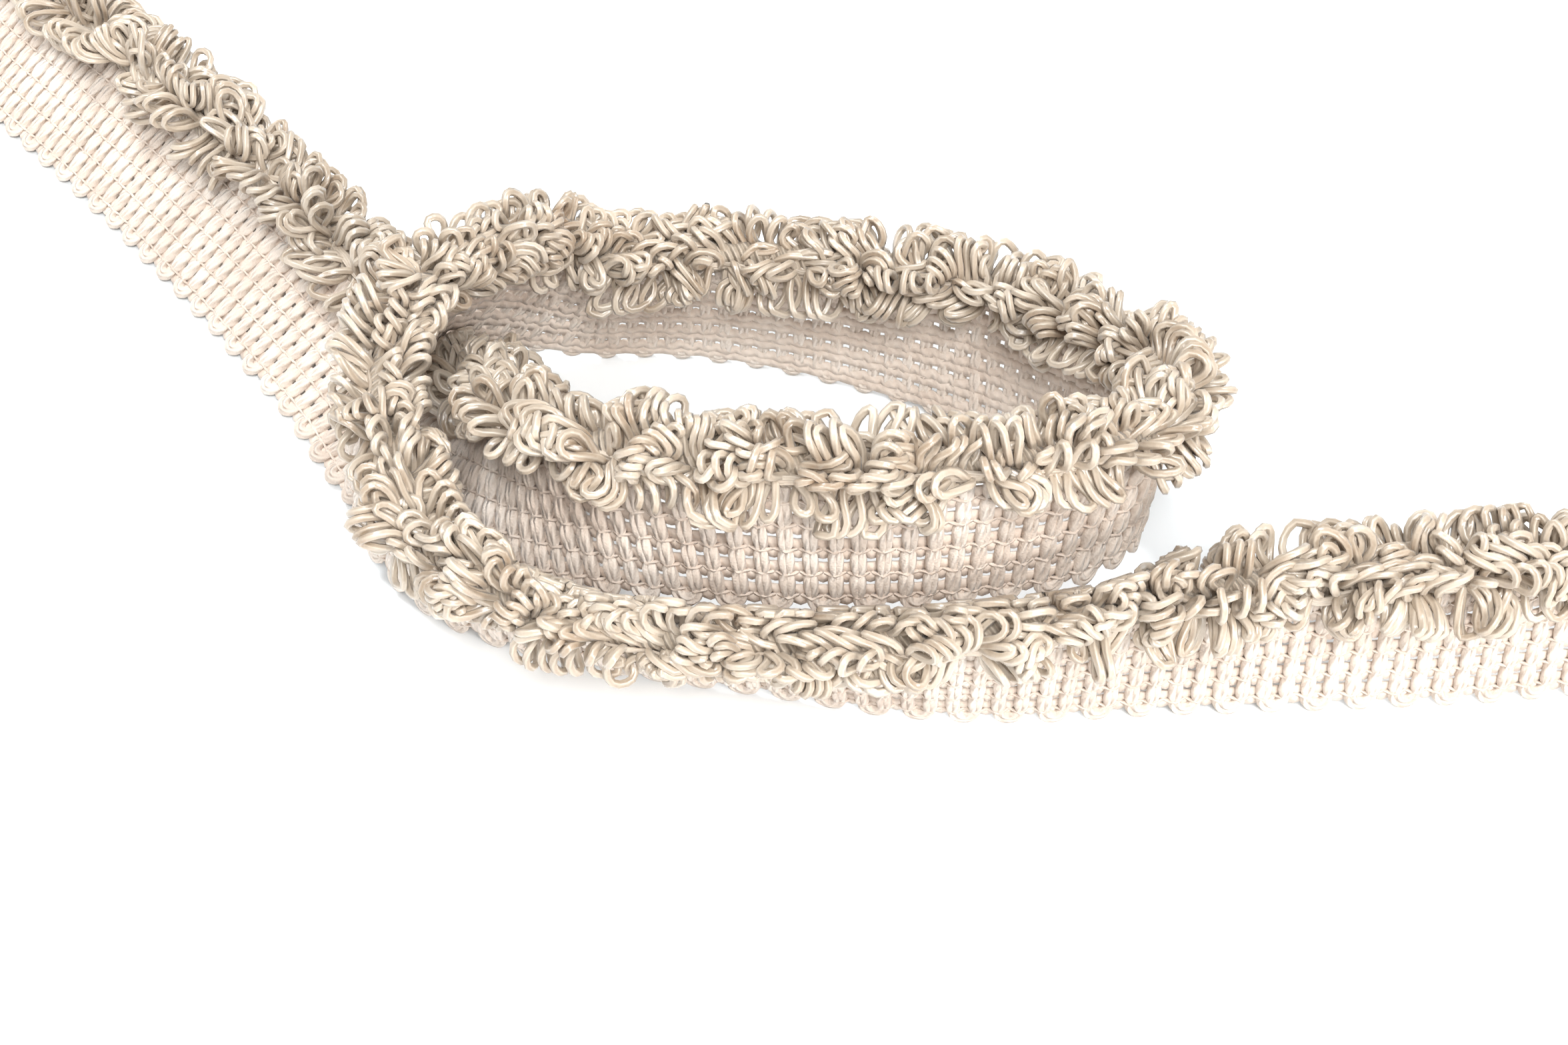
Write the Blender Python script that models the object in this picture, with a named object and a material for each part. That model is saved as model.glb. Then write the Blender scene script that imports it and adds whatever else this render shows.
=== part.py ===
# Loop fringe trim laid in one open turn: a woven tape that stands on its picot edge,
# and the bushy head of cord loops that is bound along its upper edge.
# Metres, +Z up. The origin is the middle of the trim's footprint, on the table.

import math

import bmesh
import bpy
import numpy as np

MM = 0.001

# Woven tape, measured from the tips of its picots
TAPE_HEIGHT = 21.2 * MM
TAPE_THICKNESS = 1.6 * MM
RIB_PITCH = 3.0 * MM
RIB_RISE = 0.25 * MM
RIBS_PER_PICOT = 2
PICOT_DEPTH = 2.0 * MM

# Backing of the head, a narrow strip just past the tape's upper edge
STRIP_GAP = 0.4 * MM
STRIP_HEIGHT = 4.6 * MM
STRIP_THICKNESS = 2.4 * MM
LOOP_PITCH = 4.45 * MM

# Loops of the head, each a lock of two or three cords
LOOP_REACH = 8.0 * MM
LOOP_HALF_WIDTH = 1.2 * MM
LOCK_RADIUS = 0.95 * MM
SHOULDER_SHARE = 0.5
SHOULDER_TURN = 0.45
# Columns: place of the station (0 shoulder, 1 crown), lateral share of the half width,
# share of the ring's outer direction that points along the route
STATIONS = (
    (0, -1.0, -1.0),
    (1, -0.5, -0.6),
    (1, 0.5, 0.6),
    (0, 1.0, 1.0),
)
# Columns: outer and top share of the lock's radius, a three-cornered ring
LOCK_CORNERS = (
    (0.6, -0.8),
    (-1.0, 0.0),
    (0.6, 0.8),
)
BACK_ORDER = 3
FAN_ANGLES = (92.0, -88.0, 20.0, -95.0, 78.0, -35.0, 98.0, -70.0)
REACH_SHARES = (1.0, 0.92, 1.06, 0.97, 0.88, 1.03, 0.95)
SQUASH_STEPS = (1.0, 0.88, 0.76, 0.64, 0.52, 0.42)

# Space that the loops keep to the rest of the trim
NEIGHBOUR_DISTANCE = 40.0 * MM
CLEARANCE = 0.6 * MM
PROBE_STEP = 2.0 * MM
PROBE_ROWS = 9

# Fine setting of the origin
CENTRE_X = 7.4 * MM
CENTRE_Y = -3.6 * MM

# The way the trim is laid, from the near cut end round the turn to the far one.
# Columns: x, y and height of the picot edge in mm, lean of the tape out of the turn in degrees
ROUTE = (
    (134.0, -70.4, 0.0, -6.0),
    (118.0, -71.4, 0.0, -5.0),
    (101.0, -72.8, 0.0, -3.5),
    (80.0, -73.8, 0.0, -1.5),
    (58.0, -74.7, 0.0, 4.0),
    (42.0, -75.8, 0.0, 11.0),
    (26.0, -74.9, 0.0, 18.5),
    (8.0, -71.2, 0.0, 25.5),
    (-9.0, -68.0, 0.0, 28.0),
    (-26.0, -63.7, 0.0, 21.0),
    (-39.0, -57.3, 0.0, 8.0),
    (-48.0, -49.2, 2.0, -4.0),
    (-53.5, -39.0, 6.0, -15.0),
    (-54.0, -28.5, 10.0, -24.0),
    (-50.0, -18.5, 12.5, -27.0),
    (-42.5, -10.0, 10.5, -22.0),
    (-33.0, -3.0, 4.5, -16.0),
    (-22.0, 0.0, 0.5, -15.0),
    (-7.0, 0.2, 0.0, -12.0),
    (11.0, -3.8, 0.0, -5.0),
    (26.0, -9.7, 0.0, 1.0),
    (39.5, -18.0, 1.0, 7.0),
    (51.0, -28.5, 3.5, 8.0),
    (59.0, -41.0, 7.5, 5.0),
    (59.0, -54.0, 12.0, 3.0),
    (49.5, -65.0, 15.5, 0.0),
    (34.0, -70.5, 17.5, -2.0),
    (18.0, -72.3, 18.0, -3.5),
    (2.0, -70.6, 17.0, -4.5),
    (-13.0, -65.5, 13.5, -9.0),
    (-29.0, -57.0, 7.5, -27.0),
    (-44.5, -46.0, 3.0, -56.0),
    (-57.0, -33.0, 0.4, -74.0),
    (-67.0, -17.0, 0.0, -70.0),
    (-77.5, -2.5, 0.0, -63.0),
    (-93.0, 17.4, 0.0, -60.0),
    (-113.0, 41.5, 0.0, -58.0),
    (-135.0, 66.0, 0.0, -58.0),
    (-148.5, 81.0, 0.0, -58.0),
)

SAMPLE_STEP = 0.5 * MM
STEEP_LEAN = 35.0
ON_TABLE = 0.05 * MM
TABLE_SNAP = 0.3 * MM


class Route:
    """Smooth way of the picot edge, with the tape's upward and facing directions."""

    def __init__(self, rows):
        rows = np.array(rows)
        rows[:, :3] *= MM
        rows[:, 0] += CENTRE_X
        rows[:, 1] += CENTRE_Y
        chords = np.linalg.norm(np.diff(rows[:, :3], axis=0), axis=1)
        knots = np.concatenate(([0.0], np.cumsum(chords)))
        slopes = np.gradient(rows, knots, axis=0)
        count = int(knots[-1] / SAMPLE_STEP) + 1
        self.length = knots[-1]
        self.s = np.linspace(0.0, self.length, count)
        span = np.clip(np.searchsorted(knots, self.s, side="right") - 1, 0, len(knots) - 2)
        width = (knots[span + 1] - knots[span])[:, None]
        u = (self.s - knots[span])[:, None] / width
        table = (
            (2 * u**3 - 3 * u**2 + 1) * rows[span]
            + (u**3 - 2 * u**2 + u) * width * slopes[span]
            + (3 * u**2 - 2 * u**3) * rows[span + 1]
            + (u**3 - u**2) * width * slopes[span + 1]
        )
        lean = np.radians(table[:, 3])[:, None]
        foot = table[:, :3].copy()
        foot[:, 2] = np.maximum(foot[:, 2], 0.0)
        self.lean = table[:, 3]
        self.on_table = foot[:, 2] < ON_TABLE
        foot[:, 2] += 0.5 * TAPE_THICKNESS * np.abs(np.sin(lean[:, 0]))
        along = np.gradient(foot, self.s, axis=0)
        along /= np.linalg.norm(along, axis=1)[:, None]
        outward = np.stack([-along[:, 1], along[:, 0], np.zeros(count)], axis=1)
        outward /= np.linalg.norm(outward, axis=1)[:, None]
        upward = np.cross(along, outward)
        self.foot = foot
        self.rise = np.cos(lean) * upward + np.sin(lean) * outward
        self.face = -np.sin(lean) * upward + np.cos(lean) * outward

    def read(self, values, s):
        return np.array([np.interp(s, self.s, values[:, axis]) for axis in range(3)])

    def point(self, s, out, up):
        """World point at s along the edge, out from the tape's middle plane, up its height."""
        return self.read(self.foot, s) + up * self.read(self.rise, s) + out * self.read(self.face, s)

    def spine_steps(self, up, pitch):
        """Values of s that lie about one pitch apart along the line at the given height."""
        line = self.foot + up * self.rise
        travel = np.concatenate(([0.0], np.cumsum(np.linalg.norm(np.diff(line, axis=0), axis=1))))
        count = int(travel[-1] // pitch)
        return np.interp(np.linspace(0.0, travel[-1], count + 1), travel, self.s)


def clear_scene():
    for old in list(bpy.data.objects):
        bpy.data.objects.remove(old, do_unlink=True)


def make_material(name, colour, roughness):
    material = bpy.data.materials.new(name)
    material.use_nodes = True
    shader = material.node_tree.nodes["Principled BSDF"]
    shader.inputs["Base Color"].default_value = (*colour, 1.0)
    shader.inputs["Roughness"].default_value = roughness
    shader.inputs["Metallic"].default_value = 0.0
    return material


def add_object(name, mesh_data, material, collection):
    bmesh.ops.recalc_face_normals(mesh_data, faces=mesh_data.faces)
    mesh = bpy.data.meshes.new(name)
    mesh_data.to_mesh(mesh)
    mesh_data.free()
    mesh.materials.append(material)
    piece = bpy.data.objects.new(name, mesh)
    collection.objects.link(piece)
    return piece


def build_tape(route):
    """Ribbed sheet with a picot under every second rib, swept along the route."""
    mesh_data = bmesh.new()
    columns = int(route.length / (RIB_PITCH / 2))
    per_picot = 2 * RIBS_PER_PICOT
    previous = None
    for column in range(columns + 1):
        s = route.length * column / columns
        phase = column % per_picot
        on_rib = phase % 2 == 1
        half = TAPE_THICKNESS / 2 + (RIB_RISE / 2 if on_rib else -RIB_RISE / 2)
        low = PICOT_DEPTH if phase == 0 else 0.0
        corners = [
            route.point(s, half, low),
            route.point(s, half, TAPE_HEIGHT),
            route.point(s, -half, TAPE_HEIGHT),
            route.point(s, -half, low),
        ]
        nearest = min(int(s / SAMPLE_STEP), len(route.s) - 1)
        if route.on_table[nearest] and low == 0.0:
            flat = abs(route.lean[nearest]) < STEEP_LEAN
            for corner in (corners[0], corners[3]):
                if flat or corner[2] < TABLE_SNAP:
                    corner[2] = 0.0
        for corner in corners:
            corner[2] = max(corner[2], 0.0)
        ring = [mesh_data.verts.new(corner) for corner in corners]
        if previous is None:
            mesh_data.faces.new(ring)
        else:
            for side in range(4):
                after = (side + 1) % 4
                mesh_data.faces.new((previous[side], previous[after], ring[after], ring[side]))
        previous = ring
    mesh_data.faces.new(previous)
    return mesh_data


def obstacles(route):
    """Probe points on the tape and on the head's middle line, with their place along the route."""
    places = np.arange(0.0, route.length, PROBE_STEP)
    tape = [(s, route.point(s, 0.0, up)) for s in places for up in np.linspace(0.0, TAPE_HEIGHT, PROBE_ROWS)]
    middle = STRIP_GAP + TAPE_HEIGHT + STRIP_HEIGHT / 2
    head = [(s, route.point(s, 0.0, middle)) for s in places]
    return (
        (np.array([row[0] for row in tape]), np.array([row[1] for row in tape])),
        (np.array([row[0] for row in head]), np.array([row[1] for row in head])),
    )


def nearest_gap(places, points, s, probe):
    far = np.abs(places - s) > NEIGHBOUR_DISTANCE
    return np.min(np.linalg.norm(points[far] - probe, axis=1))


def loop_rings(route, start, end, side, angle, reach):
    """Four three-cornered rings of one arch between its two roots in the strip's cell."""
    middle = (start + end) / 2
    stretch = (end - start) / LOOP_PITCH
    height = TAPE_HEIGHT + STRIP_GAP + STRIP_HEIGHT / 2
    first = math.radians(angle * SHOULDER_TURN)
    final = math.radians(angle)
    leg = SHOULDER_SHARE * reach * np.array([math.cos(first), math.sin(first)])
    shoulder = np.array([STRIP_THICKNESS / 2, 0.0]) + leg
    crown = shoulder + (1 - SHOULDER_SHARE) * reach * np.array([math.cos(final), math.sin(final)])
    places = ((shoulder, first), (crown, final))
    rings = []
    for station, lateral, aside in STATIONS:
        place, direction = places[station]
        out_way = np.array([math.cos(direction), math.sin(direction)])
        top_way = np.array([-math.sin(direction), math.cos(direction)])
        ahead = math.sqrt(max(0.0, 1.0 - aside**2))
        ring = []
        for outer, top in LOCK_CORNERS:
            along = lateral * LOOP_HALF_WIDTH + LOCK_RADIUS * outer * aside
            spot = place + LOCK_RADIUS * (outer * ahead * out_way + top * top_way)
            ring.append(route.point(middle + along * stretch, side * spot[0], height + spot[1]))
        rings.append(ring)
    return rings


def fits(route, probes, start, rings):
    """True where an arch clears the table, other stretches of tape and half way to other heads."""
    (tape_places, tape_points), (head_places, head_points) = probes
    height = TAPE_HEIGHT + STRIP_GAP + STRIP_HEIGHT / 2
    root = route.point(start, 0.0, height)
    for ring in rings:
        for corner in ring:
            if corner[2] < CLEARANCE:
                return False
            if nearest_gap(tape_places, tape_points, start, corner) < TAPE_THICKNESS / 2 + 2 * CLEARANCE:
                return False
            own = np.linalg.norm(corner - root)
            if nearest_gap(head_places, head_points, start, corner) < own + CLEARANCE:
                return False
    return True


def build_head(route):
    """Strip with one cell a pitch, each cell's two faces bridged by an arch."""
    probes = obstacles(route)
    low = TAPE_HEIGHT + STRIP_GAP
    high = low + STRIP_HEIGHT
    half = STRIP_THICKNESS / 2
    steps = route.spine_steps((low + high) / 2, LOOP_PITCH)
    mesh_data = bmesh.new()
    columns = []
    for s in steps:
        corners = ((half, low), (half, high), (-half, high), (-half, low))
        columns.append([mesh_data.verts.new(route.point(s, out, up)) for out, up in corners])
    mesh_data.faces.new(columns[0])
    mesh_data.faces.new(columns[-1])
    loops = 0
    for cell in range(len(columns) - 1):
        near, far = columns[cell], columns[cell + 1]
        mesh_data.faces.new((near[1], far[1], far[2], near[2]))
        mesh_data.faces.new((near[3], far[3], far[0], near[0]))
        for side, bottom, top in ((1.0, 0, 1), (-1.0, 3, 2)):
            order = cell + (0 if side > 0 else BACK_ORDER)
            angle = FAN_ANGLES[order % len(FAN_ANGLES)]
            share = REACH_SHARES[order % len(REACH_SHARES)]
            rings = None
            for squash in SQUASH_STEPS:
                tried = loop_rings(route, steps[cell], steps[cell + 1], side, angle,
                                   LOOP_REACH * share * squash)
                if fits(route, probes, steps[cell], tried):
                    rings = tried
                    break
            if rings is None:
                mesh_data.faces.new((near[bottom], far[bottom], far[top], near[top]))
                continue
            chain = [(near[bottom], far[bottom], near[top])]
            chain += [[mesh_data.verts.new(corner) for corner in ring] for ring in rings]
            chain.append((far[bottom], near[top], far[top]))
            for first, second in zip(chain, chain[1:]):
                for k in range(3):
                    after = (k + 1) % 3
                    mesh_data.faces.new((first[k], first[after], second[after], second[k]))
            loops += 1
    print("loops", loops)
    return mesh_data


def main():
    clear_scene()
    collection = bpy.data.collections.new("loop_fringe_trim")
    bpy.context.scene.collection.children.link(collection)
    route = Route(ROUTE)
    cotton = make_material("tape_cotton", (0.83, 0.73, 0.65), 0.95)
    cord = make_material("loop_cord", (0.68, 0.57, 0.44), 0.55)
    add_object("woven_tape", build_tape(route), cotton, collection)
    add_object("loop_head", build_head(route), cord, collection)


main()
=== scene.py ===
import math

import bpy
import numpy as np
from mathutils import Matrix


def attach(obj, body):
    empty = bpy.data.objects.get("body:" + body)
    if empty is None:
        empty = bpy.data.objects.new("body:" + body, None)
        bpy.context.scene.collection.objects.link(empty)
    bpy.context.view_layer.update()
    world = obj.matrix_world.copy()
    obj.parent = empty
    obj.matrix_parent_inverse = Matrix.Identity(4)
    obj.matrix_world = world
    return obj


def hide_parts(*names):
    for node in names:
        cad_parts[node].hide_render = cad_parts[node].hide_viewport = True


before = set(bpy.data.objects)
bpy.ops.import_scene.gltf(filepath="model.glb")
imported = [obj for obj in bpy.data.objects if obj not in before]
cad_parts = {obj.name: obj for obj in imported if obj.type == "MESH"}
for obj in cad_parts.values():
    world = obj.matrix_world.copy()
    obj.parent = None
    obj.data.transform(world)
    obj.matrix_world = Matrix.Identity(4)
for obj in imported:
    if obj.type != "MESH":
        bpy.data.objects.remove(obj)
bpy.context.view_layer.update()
mm = 0.001
rng = np.random.default_rng(4711)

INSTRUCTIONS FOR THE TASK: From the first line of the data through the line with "CENTRE_Y = -3.6 * MM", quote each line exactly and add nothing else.

OUTPUT:
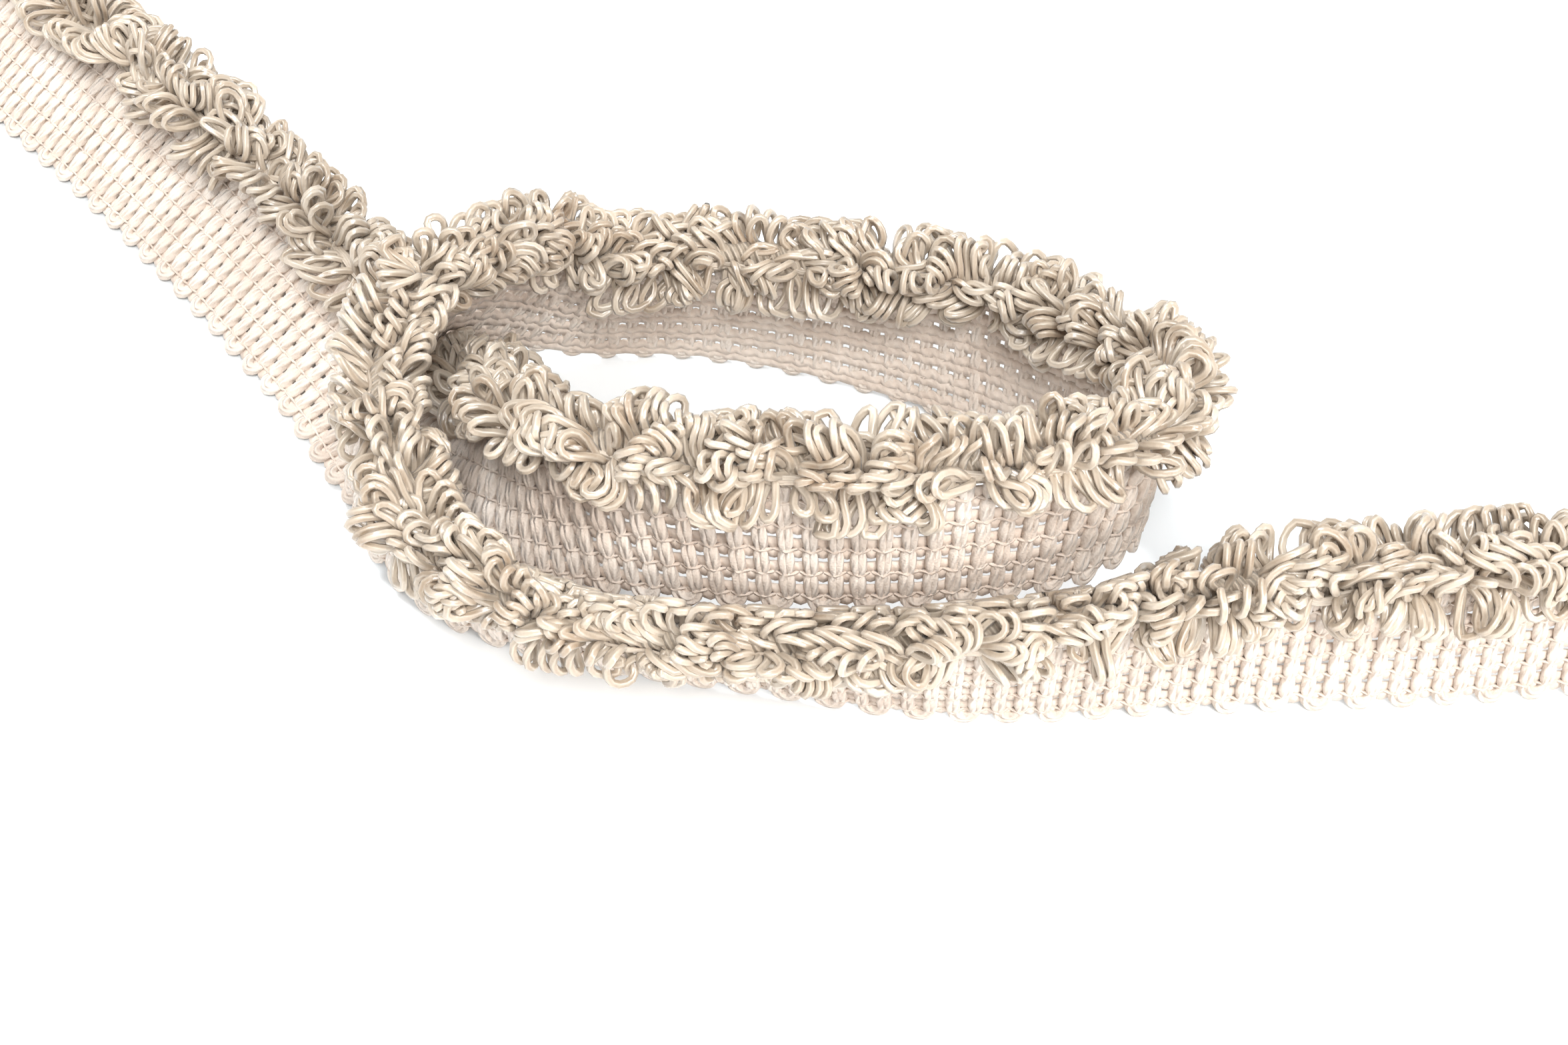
Write the Blender Python script that models the object in this picture, with a named object and a material for each part. That model is saved as model.glb. Then write the Blender scene script that imports it and adds whatever else this render shows.
=== part.py ===
# Loop fringe trim laid in one open turn: a woven tape that stands on its picot edge,
# and the bushy head of cord loops that is bound along its upper edge.
# Metres, +Z up. The origin is the middle of the trim's footprint, on the table.

import math

import bmesh
import bpy
import numpy as np

MM = 0.001

# Woven tape, measured from the tips of its picots
TAPE_HEIGHT = 21.2 * MM
TAPE_THICKNESS = 1.6 * MM
RIB_PITCH = 3.0 * MM
RIB_RISE = 0.25 * MM
RIBS_PER_PICOT = 2
PICOT_DEPTH = 2.0 * MM

# Backing of the head, a narrow strip just past the tape's upper edge
STRIP_GAP = 0.4 * MM
STRIP_HEIGHT = 4.6 * MM
STRIP_THICKNESS = 2.4 * MM
LOOP_PITCH = 4.45 * MM

# Loops of the head, each a lock of two or three cords
LOOP_REACH = 8.0 * MM
LOOP_HALF_WIDTH = 1.2 * MM
LOCK_RADIUS = 0.95 * MM
SHOULDER_SHARE = 0.5
SHOULDER_TURN = 0.45
# Columns: place of the station (0 shoulder, 1 crown), lateral share of the half width,
# share of the ring's outer direction that points along the route
STATIONS = (
    (0, -1.0, -1.0),
    (1, -0.5, -0.6),
    (1, 0.5, 0.6),
    (0, 1.0, 1.0),
)
# Columns: outer and top share of the lock's radius, a three-cornered ring
LOCK_CORNERS = (
    (0.6, -0.8),
    (-1.0, 0.0),
    (0.6, 0.8),
)
BACK_ORDER = 3
FAN_ANGLES = (92.0, -88.0, 20.0, -95.0, 78.0, -35.0, 98.0, -70.0)
REACH_SHARES = (1.0, 0.92, 1.06, 0.97, 0.88, 1.03, 0.95)
SQUASH_STEPS = (1.0, 0.88, 0.76, 0.64, 0.52, 0.42)

# Space that the loops keep to the rest of the trim
NEIGHBOUR_DISTANCE = 40.0 * MM
CLEARANCE = 0.6 * MM
PROBE_STEP = 2.0 * MM
PROBE_ROWS = 9

# Fine setting of the origin
CENTRE_X = 7.4 * MM
CENTRE_Y = -3.6 * MM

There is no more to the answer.